During the months of January and February, when the great mon-lam (or prayer-meeting) fair takes place at Lhasa, the city is occasionally visited by a highly infectious disease which causes great havoc among the people when the crowd is great. When the disease is not properly treated the patient generally dies before the tenth day, but those cases which have passed the thirteenth day are considered hopeful. Tibetan physicians, by watching this disease in its different phases, have achieved remarkable success in treating it with their indigenous drugs.
In Lhasa, Shigatse, and other towns and monasteries of Tibet, the principal disease from which people suffer and die is paralysis.[1] Five different kinds of this disease are recognized by Tibetan physicians, who also profess to have observed that the first symptoms generally show themselves on the 4th, 8th, 11th, 15th, 18th, 22nd, 25th, or 29th day of the lunar month. Persons who have passed their sixtieth year seldom survive a paralytic stroke of any kind. All other cases in their milder forms are curable by proper and regular medical treatment.

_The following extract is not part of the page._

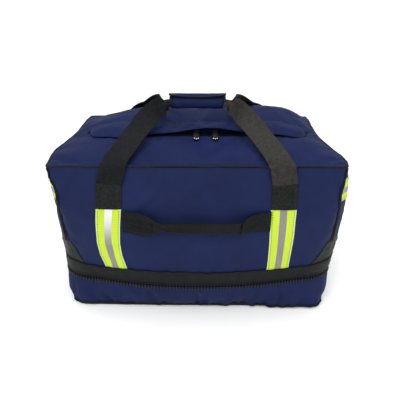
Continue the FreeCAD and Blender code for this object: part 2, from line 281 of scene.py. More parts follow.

Leprosy is prevalent in most of the countries of High Asia. It is variously called glud-nad, "the nag's (serpent's) disease," and mje-nad,[2] the “corroding malady,” and is believed to originate from various causes, fanciful and real. By digging in pestilential soil where snakes live, turning up stones under which these reptiles lurk, felling poisonous trees, throwing tea, water, or cooked food and other refuse on the blazing hearth, men are said to excite the wrath of the Nagas and mischievous spirits of the upper and nether worlds, who delight in working the ruin of the human race. They spread this hateful malady by the exhalation of their breath, by their poisonous touch or malignant glance, or even by the power of their malignant wish. The "charmed banner"[3] is a great preventive of these evils. The people of High Asia generally fix banners with printed charms thereon near to or on their houses, as they are believed to prevent the Nagas entering them. Leprosy is likewise assumed to be the
- ↑ Our author gives the name of this disease as gzah-nad. Jaeschke, 'Tib. engl. dict.,' translates this word by "apoplexy," adding that, in Western Tibet it seems to be used only for "epilepsy."—(W. R.)
- ↑ Klu nad, or Klin gnod-nad, meaning that the Nagas brings about the disease. Mje nad is mdje nad.—(W. R.)
- ↑ These charmed banners are the lung-ta, or "airy horses," of which mention is frequently made in this work.